Lower Kootenay Band Chief Jason Louie has become the first Creston Valley recipient of a BC Community Achievement Award.
Louie is among 34 recipients who will receive the provincial recognition for 2013 at a ceremony at Government House in Victoria on March 14. Also to be honoured from the Kootenays is Tom Lymbery, longtime owner of Gray Creek Store.
“The community achievement awards honour individuals who have made a significant contribution either as volunteers or in the course of their work,” said Keith Mitchell, chair of the BCA Foundation, in announcing the 2013 recipients. “We’re privileged to showcase and celebrate the contributions of these exceptional British Columbians.”
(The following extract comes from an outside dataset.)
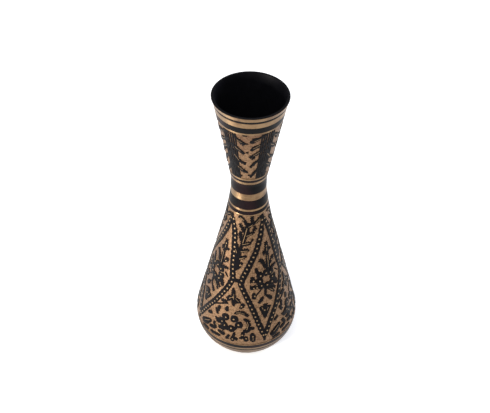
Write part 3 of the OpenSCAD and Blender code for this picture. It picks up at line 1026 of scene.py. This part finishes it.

Louie, in his second year as LKB chief, said that the award was completely unexpected.
“When I received the news I was going to be awarded the BC Achievement Award I was and am surprised,” he said. “I am honoured and humbled by the award and will do my very best to represent not only the Lower Kootenay Band but also the Creston Valley.”
Louie’s nomination was made by LKB chief operating officer Linda Berg, who wrote that he “has openly shared the culture, language and traditions (of the LKB) with anyone, and does it in an inviting and friendly way.
“He has also taught new staff of Lower Kootenay Band about the culture, language and traditions. Jason is passionate when he speaks about preserving the language and culture.”
Two supporters of the nomination both have expressed hope they will be able to attend the March 14 presentation. Creston Mayor Ron Toyota and Regional District of Central Kootenay chair and Area B director John Kettle both work with Louie and his council on matters of importance to the Creston Valley.
“Chief Louie has demonstrated a genuine and strong desire to build an open community with the residents of the entire Creston Valley,” Toyota said. “Our council and staff continue to participate in Lower Kootenay Band functions like the powwow and general assembly, and their council and staff have participated in many town functions.
“Chief Louie has been instrumental in opening the dialogue within his community and involving our town, the regional district, RCMP, local fire departments, Canadian and U.S. border services, and several local volunteer groups and organizations.”
Kettle said he has known Louie for 15 years and that he admires the perseverance and dedication to bettering the economic and social life of LKB members.
“One of the most outstanding attributes of this gentleman is his dogmatic adherence to his history and to the traditions and language of his people,” Kettle said. “His respect for the wisdom and words of his elders and the ‘old ways’ have resulted, in my opinion, in a contiguous lineage by blending the old and the new while not losing the languages and traditions of his people.
“In a day and age where everything is ‘high-tech, it is humbling to see people led by a young chief embracing the new paradigms while celebrating customs, tradition and language as a fundamental part of their existence.”
Humility and receiving awards don’t always go together well, Louie said.
“It is difficult to speak of this honour as our Ktunaxa traditions dictate that we do not speak in a manner that may appear that of boasting. I came from humble beginnings and my mentors instilled ethics of hard work, dedication, and to always do the right thing even when no one is looking.
“I will keep the past and present citizens of Yaqan Nukiy in my heart as I receive this award. Yaqan Nukiy, the Creston Valley and this great country have given me everything. I will continue to volunteer and contribute to the land that has given us clean water, roots, berries, medicines and wild game.
“I thank those who nominated me and although a warrior should never bow his head I will do so when accepting the award to demonstrate I am humbled. I thank Yaqan Nukiy and the Creston Valley.”